» **Task details**: Quote exactly, and only, the lines from the one with "shown = obj.evaluated_get(depsgraph)" down to the one with "ARBOR_R = 2.0", both included.

--- Start Listing ---

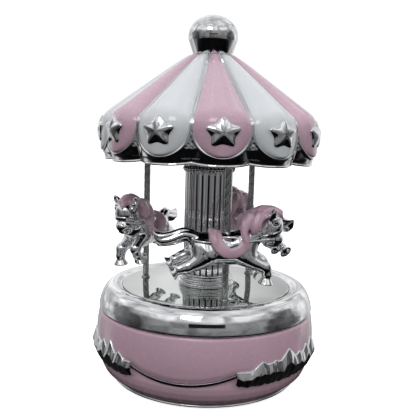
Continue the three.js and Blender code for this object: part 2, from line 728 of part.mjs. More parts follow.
const FORE_LEG_TUCKED = [[8.0, 3.0, -1.6, 3.8], [14.0, 3.7, -3.6, 2.7], [16.0, 3.8, -6.6, 2.0],
  [11.8, 3.8, -10.8, 2.6]];
const MANE = [[21.8, 0, 16.4, 1.5], [18.0, 0, 17.0, 2.6], [13.6, 0, 14.8, 4.2],
  [10.4, 0, 12.4, 4.6], [8.4, 0, 9.4, 3.6]];

/** Ellipsoid of a named body part, grown on all sides. */
const lump = ({ centre, radii }, inflate, around, along) =>
  ellipsoid(centre, radii.map((radius) => radius + inflate), around, along);

/** Horse around its own barrel; inflate grows it on all sides. */
function horseSolid(inflate = 0) {
  const limbs = [TAIL, HIND_LEG_LOW, HIND_LEG_HIGH, FORE_LEG_LOW, FORE_LEG_TUCKED];
  const ear = (side) => [[17.4, side * 3.4, 14.8, 1.5], [18.0, side * 5.6, 18.2, 0.5]];
  return unionOf([
    lump(BARREL, inflate, 8, 7), lump(HEAD, inflate, 8, 6), lump(MUZZLE, inflate, 6, 5),
    limb(NECK, 6, inflate), limb(ear(-1), 4, inflate), limb(ear(1), 4, inflate),
    ...limbs.map((stations) => limb(stations, 4, inflate)),
  ]);
}

const poleBore = () => rod(POLE_R + CLEARANCE, -60, 60, 8);

const horse = () => geometryOf(cutBy(horseSolid(), [poleBore()]));

/** Saddle cloth: a shell over the barrel, cut to a flap with a rounded lower edge. */
function saddle() {
  const cloth = solid(lump(BARREL, SADDLE_PROUD, 8, 7));
  const flap = new THREE.Shape();
  flap.moveTo(-7.6, 10);
  flap.lineTo(-7.2, 3.4);
  flap.quadraticCurveTo(-4.6, -3.0, 1.2, -3.0);
  flap.quadraticCurveTo(6.6, -2.8, 8.4, 3.0);
  flap.lineTo(7.8, 10);
  flap.closePath();
  const depth = 20;
  const region = new THREE.ExtrudeGeometry(flap, { depth, bevelEnabled: false, curveSegments: 3 })
    .rotateX(Math.PI / 2).translate(0, depth / 2, 0);
  const outside = cloth.intersect(solid(region)).subtract(horseSolid(CLEARANCE));
  return geometryOf(cutBy(outside, [poleBore()]));
}

/** Mane: a crest of hair from the forelock over the poll and down the neck. */
function mane() {
  const crest = solid(limb(MANE, 6)).subtract(horseSolid(CLEARANCE));
  return geometryOf(cutBy(crest, [poleBore()]));
}

/* ---------------------------------------------------------------------------- canopy */

/** Outer meridian of a lobe from the crown to the bottom of the skirt. */
const MERIDIAN = new THREE.CurvePath();
MERIDIAN.add(new THREE.LineCurve(
  new THREE.Vector2(CANOPY_APEX_R, CANOPY_TOP - 0.6), new THREE.Vector2(...SHOULDER)));
MERIDIAN.add(new THREE.CubicBezierCurve(
  new THREE.Vector2(...SHOULDER), new THREE.Vector2(SHOULDER[0] + 3.0, SHOULDER[1] - 2.2),
  new THREE.Vector2(WIDEST[0], WIDEST[1] + 5.0), new THREE.Vector2(...WIDEST)));
MERIDIAN.add(new THREE.LineCurve(new THREE.Vector2(...WIDEST), new THREE.Vector2(...SKIRT)));

/** Share of the meridian's length at which a height is reached. */
function meridianShare(z) {
  let [low, high] = [0, 1];
  while (high - low > 1e-5) {
    const middle = (low + high) / 2;
    if (MERIDIAN.getPointAt(middle).y > z) low = middle;
    else high = middle;
  }
  return low;
}

/** Depth of the valley at a rib, for a height: none at the crown, full from the shoulder. */
const valleyAt = (z) => VALLEY_DEPTH * Math.min((CANOPY_TOP - z) / (CANOPY_TOP - SHOULDER[1]), 1);

/** Point of the lobed skin at a gore position (-1 and 1 are the ribs), share and lift. */
function skinPoint(gore, position, share, lift) {
  const at = MERIDIAN.getPointAt(share);
  const along = MERIDIAN.getTangentAt(share);
  const valley = valleyAt(at.y) * Math.abs(position) ** 2.2;
  const out = lift - valley;
  const azimuth = GORE_AZIMUTH + (gore + position / 2) * 360 / GORES;
  return polar(azimuth, at.x - along.y * out, at.y + along.x * out);
}

/** Position within its gore, -1 to 1, of an azimuth in degrees. */
function gorePosition(azimuth) {
  const step = 360 / GORES;
  const inside = (((azimuth - GORE_AZIMUTH + step / 2) % step) + step) % step;
  return 2 * inside / step - 1;
}

/** Star over a gore: sides from below the skin, then facets up to a raised middle. */
function star(gore, grow, low, rim, top) {
  const share = meridianShare(STAR_Z);
  const centre = MERIDIAN.getPointAt(share);
  const along = MERIDIAN.getTangentAt(share);
  const points = [];
  const index = [];
  const place = (across, up, lift) => {
    const r = centre.x - along.x * up - along.y * lift;
    const z = centre.y - along.y * up + along.x * lift;
    return polar(GORE_AZIMUTH + gore * 360 / GORES, r, z)
      .add(polar(GORE_AZIMUTH + gore * 360 / GORES + 90, across, 0)).toArray();
  };
  for (let i = 0; i < 10; i++) {
    const reach = (i % 2 ? STAR_R * STAR_INNER : STAR_R) + grow;
    const turn = TURN * i / 10;
    const [across, up] = [reach * Math.sin(turn), reach * Math.cos(turn)];
    points.push(place(across, up, low), place(across, up, rim));
    const [a, b] = [2 * i, 2 * ((i + 1) % 10)];
    index.push(a, b, b + 1, a, b + 1, a + 1, 20, b, a, 21, a + 1, b + 1);
  }
  points.push(place(0, 0, low), place(0, 0, top));
  return geometryFrom(points, index);
}

/** Lobed body of the canopy with a rolled scalloped rim; lift raises its outside. */
function canopyBody(lift) {
  const shares = [0, 0.5, 0.78, 0.88, 1];
  const profileAt = (azimuth) => {
    const position = gorePosition(azimuth);
    const outer = shares.map((share) => {
      const point = skinPoint(0, position, share, lift);
      return [Math.hypot(point.x, point.y), point.z];
    });
    const valley = VALLEY_DEPTH * Math.abs(position) ** 2.2;
    const scallop = 0.7 * Math.abs(position) ** 2;
    return [
      [3, CANOPY_TOP], [CANOPY_APEX_R - 0.6, CANOPY_TOP], ...outer,
      [RIM[0] + 1.2 - 0.8 * valley, RIM[1] + 0.6 + scallop],
      [RIM[0] - 0.8 * valley, RIM[1] + scallop],
      [WIDEST[0] - CANOPY_WALL - VALLEY_DEPTH, SKIRT[1] + 1.5],
      [WIDEST[0] - CANOPY_WALL - VALLEY_DEPTH, WIDEST[1] + 1],
      [SHOULDER[0] - 3.4, SHOULDER[1] - 3.4], [10.6, CANOPY_TOP - 6], [3, CANOPY_TOP - 6],
    ];
  };
  return ringSolid(profileAt, STEPS_PER_GORE * GORES);
}

/** Plated shell with its cast stars. */
function canopyShell() {
  const stars = Array.from({ length: GORES }, (_, gore) =>
    star(gore, 0, -1.2, 1.5, STAR_PROUD));
  return geometryOf(unionOf([canopyBody(0), ...stars]));
}

/** Layer of enamel all over the canopy, clear of the plated shell. */
const ENAMEL_LAYER = solid(canopyBody(CLEARANCE + PANEL_THICKNESS))
  .subtract(solid(canopyBody(CLEARANCE)));

/** Teardrop panel of enamel over one gore, cut out around the star. */
function enamelPanel(gore) {
  const [first, wide, last] = [0.03, meridianShare(116), meridianShare(SKIRT[1] + 0.3)];
  const surface = (u, v, lift) => {
    const fall = Math.max(2 * v - 1, 0);
    const share = v < 0.5 ? first + (wide - first) * 2 * v
      : wide + (last - wide) * Math.sin(fall * Math.PI / 2);
    const closing = Math.cos(fall * Math.PI / 2);
    const width = (0.72 + 0.2 * Math.min(2 * v, 1) ** 0.5) * (v === 1 ? 0 : closing);
    return skinPoint(gore, u * width, share, lift);
  };
  const sheet = ENAMEL_LAYER.intersect(solid(plateOn(surface, 2, 6, -2.0, 3)));
  return geometryOf(cutBy(sheet, [star(gore, CLEARANCE, -2, 5, 6)]));
}

/** Oblate ball on a short neck, with a stud down into the column. */
function finial() {
  const stud = CANOPY_TOP - 10;
  const seat = CANOPY_TOP + 0.9;
  const profile = [[0, stud], [2.6, stud], [2.6, CANOPY_TOP], [8.1, CANOPY_TOP], [9.7, seat]];
  const steps = 7;
  const start = -rad(FINIAL_TAPER_FROM);
  for (let i = 0; i <= steps; i++) {
    const rise = start + (Math.PI / 2 - start) * i / steps;
    const r = i === steps ? 0 : FINIAL_R * Math.cos(rise);
    profile.push([r, FINIAL_Z + FINIAL_HALF_HEIGHT * Math.sin(rise)]);
  }
  return revolve(profile, 20);
}

/* -------------------------------------------------------------------------- assembly */

const carousel = new THREE.Group();

/** Adds one named piece to a group. */
function piece(name, geometry, look, group = carousel) {
  const mesh = new THREE.Mesh(geometry, MATERIALS[look]);
  mesh.name = name;
  group.add(mesh);
  return mesh;
}

/** Group turned about the vertical axis. */
function turned(azimuth) {
  const group = new THREE.Group();
  group.rotation.z = rad(azimuth);
  carousel.add(group);
  return group;
}

piece('base_shell', baseShell(), 'pink');
piece('foot_rim', footRim(), 'plating');
piece('felt_ring', washer(35.5, FOOT_R - 1.1, 0, FELT_TOP, DRUM_SEGMENTS), 'felt');
GARLAND_AZIMUTHS.forEach((azimuth, i) => piece(`garland_${i + 1}`, garland(azimuth), 'plating'));
piece('bottom_cover', bottomCover(), 'steel');
SCREW_AZIMUTHS.forEach((azimuth, i) => piece(`cover_screw_${i + 1}`, coverScrew(azimuth), 'steel'));
piece('spindle_bush', spindleBush(), 'brass');
piece('winding_arbor', windingArbor(), 'steel');
piece('winding_key', windingKey(), 'brass');

piece('spring_barrel', springBarrel(), 'brass', turned(MOVEMENT_AZIMUTH - 90));
piece('barrel_cover', barrelCover(), 'brass');
piece('mainspring', mainspring(), 'steel');
piece('drive_spindle', driveSpindle(), 'steel');

const movement = turned(MOVEMENT_AZIMUTH - 90);
const { y: governorY, z: governorZ } = governorAxis();
piece('bedplate', bedplate(), 'casting', movement);
piece('tune_cylinder', tuneCylinder(), 'brass', movement);
piece('cylinder_arbor', cylinderArbor(), 'steel', movement);
piece('governor_wheel', governorWheel(), 'brass', movement);
piece('governor_fly', governorFly(), 'steel', movement);
piece('governor_bracket', governorBracket(), 'casting', movement);
piece('comb', comb(), 'steel', movement);
piece('comb_block', combBlock(), 'casting', movement);
COMB_SCREW_X.forEach((x, i) => piece(`comb_screw_${i + 1}`, combScrew(x), 'steel', movement));
piece('cylinder_bearing_1', bearingPlate(14.1, 15.1, -4, 4, CYLINDER_Z + 3,
  [{ y: 0, z: CYLINDER_Z, r: 1.0 }]), 'casting', movement);
piece('cylinder_bearing_2', bearingPlate(32.1, 33.1, governorY - 3, 4, CYLINDER_Z + 3,
  [{ y: 0, z: CYLINDER_Z, r: 1.0 }, { y: governorY, z: governorZ, r: 0.9 }]), 'casting', movement);

piece('turntable', turntable(), 'plating');
piece('mirror_disc', mirrorDisc(), 'mirror');
piece('column_base', columnBase(), 'plating');
piece('column_shaft', columnShaft(), 'plating');
piece('column_capital', columnCapital(), 'plating');

POLE_AZIMUTHS.forEach((azimuth, i) => {
  const station = turned(azimuth);
  const post = new THREE.Group();
  post.position.set(0, -POLE_CIRCLE_R, 0);
  station.add(post);
  piece(`pole_${i + 1}`, rod(POLE_R, MIRROR_BOTTOM, POLE_TOP, 12), 'plating', post);
  const mount = new THREE.Group();
  mount.position.z = HORSE_Z[i];
  mount.rotation.z = rad(HORSE_HEADING);
  post.add(mount);
  piece(`horse_${i + 1}`, horse(), 'plating', mount);
  piece(`saddle_${i + 1}`, saddle(), 'pink', mount);
  piece(`mane_${i + 1}`, mane(), 'pink', mount);
});

piece('canopy_shell', canopyShell(), 'plating');
for (let gore = 0; gore < GORES; gore++) {
  const look = gore % 2 ? 'white' : 'pink';
  piece(`${look}_panel_${Math.floor(gore / 2) + 1}`, enamelPanel(gore), look);
}
piece('finial', finial(), 'plating');

export default carousel;
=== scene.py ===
"""Looks of the carousel music box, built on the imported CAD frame.

Shapes are worked out in millimetres and scaled to metres once, when a mesh is made. Azimuths are
measured from the front (-Y) towards +X, in degrees. Every piece rides on its CAD body.
"""

import json
import math

import bmesh
import bpy
import numpy as np
from mathutils import Matrix, Vector

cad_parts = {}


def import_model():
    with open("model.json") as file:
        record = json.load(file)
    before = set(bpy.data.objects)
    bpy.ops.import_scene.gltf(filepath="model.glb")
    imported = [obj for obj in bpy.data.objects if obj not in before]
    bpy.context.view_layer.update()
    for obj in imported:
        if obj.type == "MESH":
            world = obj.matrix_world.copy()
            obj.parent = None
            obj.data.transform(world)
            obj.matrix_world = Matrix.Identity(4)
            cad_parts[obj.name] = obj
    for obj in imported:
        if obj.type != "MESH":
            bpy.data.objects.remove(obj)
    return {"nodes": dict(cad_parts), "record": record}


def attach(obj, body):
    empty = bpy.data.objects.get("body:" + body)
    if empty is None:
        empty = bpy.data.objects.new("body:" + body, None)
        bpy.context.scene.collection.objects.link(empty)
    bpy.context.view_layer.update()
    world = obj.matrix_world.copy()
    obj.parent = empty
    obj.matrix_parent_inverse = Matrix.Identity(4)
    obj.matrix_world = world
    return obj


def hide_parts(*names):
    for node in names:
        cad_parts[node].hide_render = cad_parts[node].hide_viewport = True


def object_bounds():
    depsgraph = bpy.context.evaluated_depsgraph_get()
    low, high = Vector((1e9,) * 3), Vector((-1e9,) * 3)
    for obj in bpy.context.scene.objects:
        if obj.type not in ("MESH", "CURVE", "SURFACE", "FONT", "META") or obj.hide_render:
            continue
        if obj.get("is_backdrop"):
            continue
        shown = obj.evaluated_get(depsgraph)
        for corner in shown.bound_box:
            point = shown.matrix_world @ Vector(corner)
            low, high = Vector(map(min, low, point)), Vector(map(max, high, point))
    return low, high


MM = 0.001
WELD = 1e-7                 # metres: closer vertices are one vertex

# Drum and foot, in millimetres
DRUM_TOP = 32.6
DRUM_BOTTOM = 2.2
DRUM_R = 51.0
DRUM_R_TOP = 49.7
BELLY_Z = 20.5
DECK_BOTTOM = 31.6
DECK_BORE_R = 8.0
DRAPE_STEP = 2.0
SWAG_HIGH = 17.3
SWAG_LOW = 13.2
GARLAND_AZIMUTHS = (49.5, 169.5, -70.5)
GARLAND_HALF_SPAN = 34
FOOT_R = 41.5
LEDGE_Z = 10.4
LEDGE_R = 36.8
COVER_R = 39.2
COVER_BOTTOM = 9.2
SCREW_CIRCLE_R = 37.8
SCREW_AZIMUTHS = (60, 180, -60)
ARBOR_R = 2.0

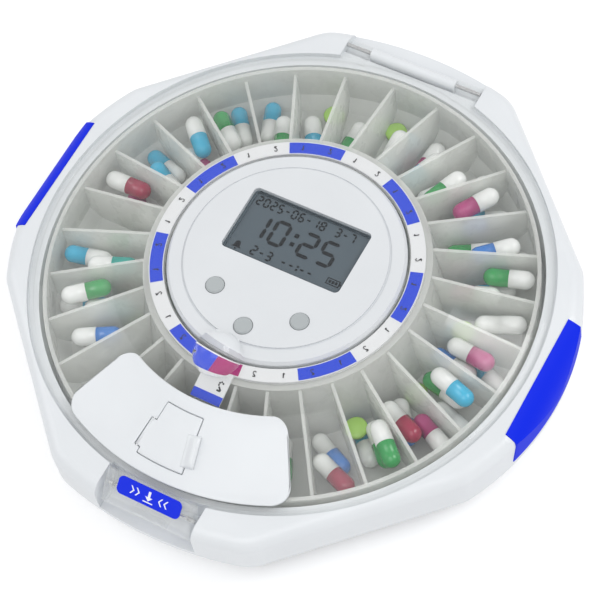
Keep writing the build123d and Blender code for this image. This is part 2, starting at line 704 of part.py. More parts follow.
def half_tooth(radius, teeth, play):
    """Half the angle of an involute tooth at a radius, in radians; play thins it at the pitch circle."""
    pressure = math.radians(PRESSURE_ANGLE)
    pitch = GEAR_MODULE * teeth / 2
    ratio = min(pitch * math.cos(pressure) / radius, 1.0)
    return math.pi / (2 * teeth) + involute(pressure) - involute(math.acos(ratio)) - play / (2 * pitch)


def toothed_face(radii, teeth, play, start, z):
    """Toothed outline from flank points at a few radii, inmost first; a tooth points at start degrees."""
    points = []
    for i in range(teeth):
        middle = math.radians(start) + 2 * math.pi * i / teeth
        rising = [(r, middle - half_tooth(r, teeth, play)) for r in radii]
        falling = [(r, middle + half_tooth(r, teeth, play)) for r in reversed(radii)]
        points += rising + falling
    outline = Polyline(*[(r * math.cos(a), r * math.sin(a), z) for r, a in points], close=True)
    return make_face(outline)


def tray_gear():
    """Internal gear ring inside the tray's sleeve; a tooth space faces the pinion at +Y."""
    radii = [TRAY_PITCH_RADIUS - 0.75 * GEAR_MODULE, TRAY_PITCH_RADIUS + 1.25 * GEAR_MODULE]
    spaces = toothed_face(radii, TRAY_TEETH, -GEAR_BACKLASH, 90.0, GEAR_BOTTOM_Z)
    return rod(GEAR_RIM_RADIUS, GEAR_BOTTOM_Z, GEAR_TOP_Z) - extrude(spaces, amount=GEAR_FACE)


def make_drive_pinion():
    """Pinion on its shaft, with a tooth pointing at +Y."""
    radii = [PINION_PITCH_RADIUS - 1.25 * GEAR_MODULE, PINION_PITCH_RADIUS, PINION_TIP_RADIUS]
    face = toothed_face(radii, PINION_TEETH, GEAR_BACKLASH, 90.0, GEAR_BOTTOM_Z + PINION_END_GAP)
    pinion = Pos(0, PINION_Y, 0) * extrude(face, amount=GEAR_FACE - 2 * PINION_END_GAP)
    shaft_low = GEAR_BOTTOM_Z - PINION_SHAFT_DEPTH
    return pinion + rod(PINION_SHAFT_RADIUS, shaft_low, GEAR_TOP_Z + PINION_SHAFT_RISE, 0, PINION_Y)


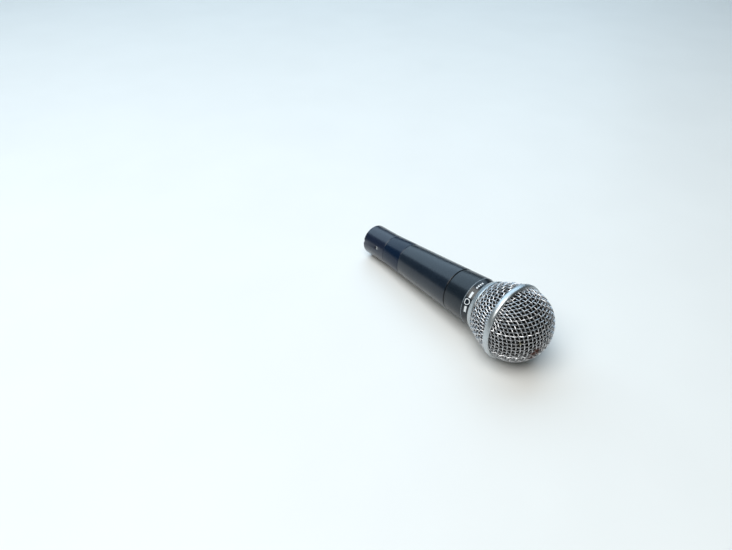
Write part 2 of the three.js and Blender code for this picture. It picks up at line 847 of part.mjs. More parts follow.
add('handle', handle(), 'enamel');
add('plug_insert', insert(), 'blackPlastic');
pinAzimuths.forEach((azimuth, i) => add(`contact_pin_${i + 1}`, pin(azimuth), 'gold'));
add('ground_spring', groundSpring(), 'copper');
add('set_screw', setScrew(), 'steel');
add('transformer_core', transformerCore(), 'core');
add('transformer_bobbin', transformerBobbin(), 'greyPlastic');
add('transformer_winding', transformerWinding(), 'copper');
add('transformer_sleeve', transformerSleeve(), 'potting');
add('cartridge_lead_1', cartridgeLead(1), 'yellowWire');
add('cartridge_lead_2', cartridgeLead(-1), 'greenWire');
add('output_lead_1', outputLead(1, pinAzimuths[1]), 'redWire');
add('output_lead_2', outputLead(-1, pinAzimuths[2]), 'blackWire');
add('collar', collar(), 'enamelBevel');
add('shock_mount', shockMount(), 'rubber');
add('mount_ring', mountRing(), 'dullSteel');
add('cartridge_frame', cartridgeFrame(), 'greyPlastic');
add('port_felt', portFelt(), 'felt');
add('yoke_cup', yokeCup(), 'dullSteel');
add('magnet', magnet(), 'steel');
add('pole_piece', polePiece(), 'dullSteel');
add('top_plate', topPlate(), 'dullSteel');
add('voice_coil', voiceCoil(), 'copper');
add('diaphragm', diaphragm(), 'film');
add('clamp_ring', clampRing(), 'greyPlastic');
add('resonator_cap', resonatorCap(), 'blackPlastic');
add('front_screen', frontScreen(), 'felt');
add('rear_chamber', rearChamber(), 'dullSteel');
add('terminal_board', terminalBoard(), 'board');
add('terminal_tag_1', tag(1, 0), 'gold');
add('terminal_tag_2', tag(-1, 0), 'gold');
add('grille_ring', grilleRing(), 'steel');
add('grille_rear_mesh', rearMesh(), 'mesh');
add('grille_band', band(), 'steel');
add('grille_front_mesh', frontMesh(), 'mesh');
add('windscreen_foam', windscreenFoam(), 'foam');

// The microphone rests on its tail rim and on the crown of the band, so it tilts head up
const bandContact = (bandStart + bandEnd) / 2 - bandCrown / 2;
const flatFactor = Math.cos(Math.PI / outerSides);
microphone.rotation.y = -Math.atan2((bandRadius - tailRadius) * flatFactor, bandContact - rimChamfer);

const part = new THREE.Group();
part.add(microphone);

// The origin is under the middle of the microphone, on the surface that it lies on
part.updateMatrixWorld(true);
const bounds = new THREE.Box3().setFromObject(part, true);
microphone.position.set(
  -(bounds.min.x + bounds.max.x) / 2, -(bounds.min.y + bounds.max.y) / 2, -bounds.min.z);

export default part;
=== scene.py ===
import json
import math

import bmesh
import bpy
import numpy as np
from mathutils import Matrix, Vector


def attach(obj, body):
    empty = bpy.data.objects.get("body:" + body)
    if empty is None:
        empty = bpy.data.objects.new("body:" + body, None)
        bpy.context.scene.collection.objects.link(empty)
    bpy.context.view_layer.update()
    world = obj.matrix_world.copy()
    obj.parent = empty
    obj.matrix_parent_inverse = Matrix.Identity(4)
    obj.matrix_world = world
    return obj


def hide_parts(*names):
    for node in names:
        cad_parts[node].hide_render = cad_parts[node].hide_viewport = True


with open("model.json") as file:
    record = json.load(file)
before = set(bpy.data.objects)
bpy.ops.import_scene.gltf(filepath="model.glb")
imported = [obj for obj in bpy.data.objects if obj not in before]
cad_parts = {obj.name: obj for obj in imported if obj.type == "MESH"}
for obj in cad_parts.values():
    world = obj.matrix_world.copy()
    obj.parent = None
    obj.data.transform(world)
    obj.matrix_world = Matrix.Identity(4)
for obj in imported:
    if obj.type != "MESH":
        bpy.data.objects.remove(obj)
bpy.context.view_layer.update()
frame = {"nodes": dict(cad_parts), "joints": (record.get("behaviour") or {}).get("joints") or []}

# ---- How the microphone lies ----------------------------------------------------------------
# The microphone lies on a table on its tail rim and on the band round its grille, head up.
# Sizes are in millimetres in its own frame: stations count along its line from the tail face,
# and azimuths turn about that line from the row's +Y towards +Z.
MM = 0.001
COLLAR_FRONT = 121.0
grille_screw = next(j for j in frame["joints"] if j["name"] == "grille_unscrew")
line = Vector(grille_screw["axis"]).normalized()
tilt = math.asin(line.z)
tail_centre = Vector(grille_screw["pos_m"]) - line * COLLAR_FRONT * MM
lying = Matrix.Translation(tail_centre) @ Matrix.Rotation(-tilt, 4, "Y") @ Matrix.Scale(MM, 4)

# ---- Camera ---------------------------------------------------------------------------------
# A wide lens close to the grille, above the table and in front of the head, held level. Its
# place is in metres, and its aim is the way it looks.
CAMERA_PLACE = (0.19728, -0.22203, 0.26020)
CAMERA_AIM = Vector((-0.61879, 0.47518, -0.62554))
camera_data = bpy.data.cameras.new("camera")
camera_data.lens = 27.16
camera_data.sensor_width = 36.0
camera_data.clip_start = 0.01
camera = bpy.data.objects.new("camera", camera_data)
camera.location = CAMERA_PLACE
camera.rotation_mode = "QUATERNION"
camera.rotation_quaternion = CAMERA_AIM.to_track_quat("-Z", "Y")
bpy.context.collection.objects.link(camera)
bpy.context.scene.camera = camera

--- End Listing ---

» **Complete response**:
        shown = obj.evaluated_get(depsgraph)
        for corner in shown.bound_box:
            point = shown.matrix_world @ Vector(corner)
            low, high = Vector(map(min, low, point)), Vector(map(max, high, point))
    return low, high


MM = 0.001
WELD = 1e-7                 # metres: closer vertices are one vertex

# Drum and foot, in millimetres
DRUM_TOP = 32.6
DRUM_BOTTOM = 2.2
DRUM_R = 51.0
DRUM_R_TOP = 49.7
BELLY_Z = 20.5
DECK_BOTTOM = 31.6
DECK_BORE_R = 8.0
DRAPE_STEP = 2.0
SWAG_HIGH = 17.3
SWAG_LOW = 13.2
GARLAND_AZIMUTHS = (49.5, 169.5, -70.5)
GARLAND_HALF_SPAN = 34
FOOT_R = 41.5
LEDGE_Z = 10.4
LEDGE_R = 36.8
COVER_R = 39.2
COVER_BOTTOM = 9.2
SCREW_CIRCLE_R = 37.8
SCREW_AZIMUTHS = (60, 180, -60)
ARBOR_R = 2.0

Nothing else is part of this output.